Para José Guilherme Merquior, à revelia de sua frase em “Natureza da lírica”, a imitação/mímese não necessariamente precisa ser fotográfica, e, embora não o seja, configura o concreto e exibe o universal.

Terceiro: o conceito sobre o qual nosso autor se debruça nesse ensaio também lhe permite, digamos, vislumbrar uma das razões da universalidade da literatura. Por que, em pleno século XXI, ainda lemos e gostamos de ler Cervantes, Shakespeare, Homero, autores que abordaram episódios, comportamentos, ambientes para nós, hoje, aparentemente tão remotos no tempo?
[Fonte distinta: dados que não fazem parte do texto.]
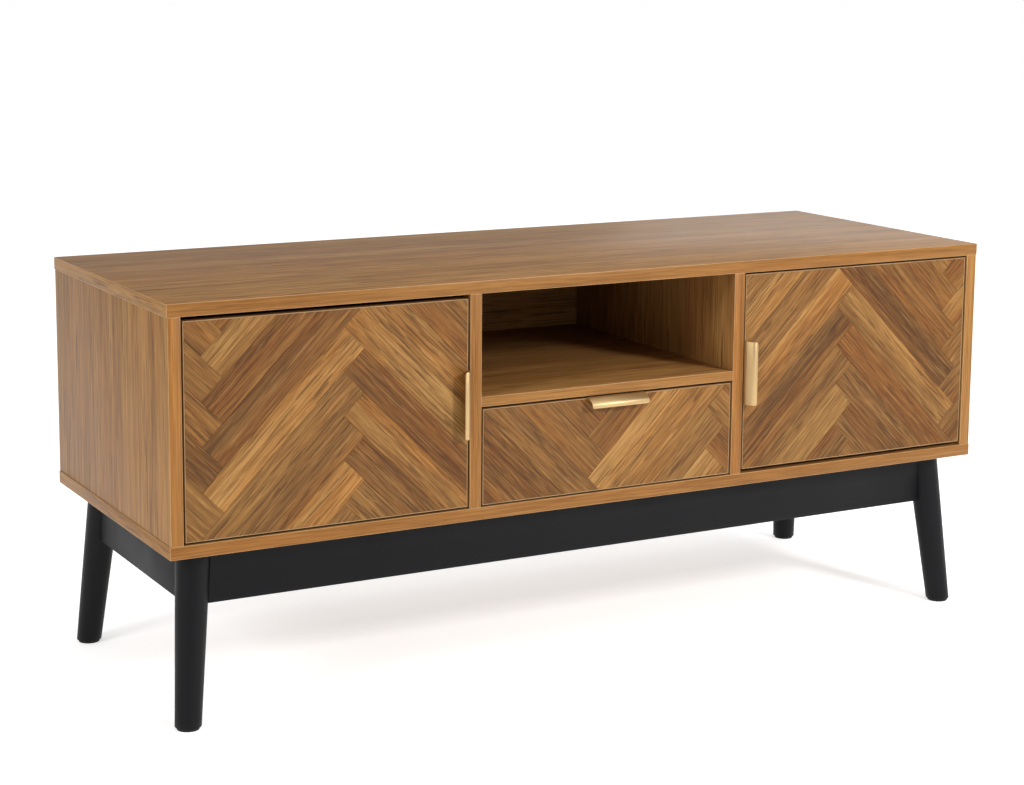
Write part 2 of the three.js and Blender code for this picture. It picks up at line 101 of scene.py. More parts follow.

A equação que nos parece responder a isso se propõe nestes termos: “O mundo ‘concreto’ aberto pela obra [literária] resulta de um jogo complexo entre os universais do médium (linguagem), a particularidade a que a imitação aspira, e, finalmente, o sentido de universalidade que ressuma dessa mesma imitação.” (1972, p.8) Ou ainda, de forma lapidar: “Por uma espécie de astúcia da mímese, a representação do singular logra significação universal.” (1972, p.8)

Essa significação universal, tomada no ensaio como finalidade da poesia e da literatura, constitui o valor literário maior para o pensamento crítico merquioriano. Pois o autor de O marxismo ocidental, via de regra, cobrou dos escritores o acento da dimensão ética dentro da dimensão estética, a partir da “obtenção de um conhecimento especial sobre aspectos ‘universais’ da vida humana”. (1972, p.12) E esclarece: “Ora, a astúcia da mímese indica a causa final do literário, que guarda o segredo da universalidade das suas obras: essa capacidade de interessar aos homens em qualquer tempo e lugar.” (1972, p.12)


Referências bibliográficas

LIMA, Luiz Costa. “Introdução geral” in: LIMA, Luiz Costa (org.). Mímesis e a reflexão contemporânea. Rio de Janeiro: EdUERJ, 2010. pp.7-49.

MERQUIOR, José Guilherme. A astúcia da mímese: ensaios sobre lírica. Rio de Janeiro: José Olympio, 1972.


NUNES, Benedito. “Crítica literária no Brasil, ontem e hoje” in: MARTINS, Maria Helena (org.). Rumos da crítica. 2ª ed. São Paulo: Senac; Itaú Cultural, 2007. pp.51-79.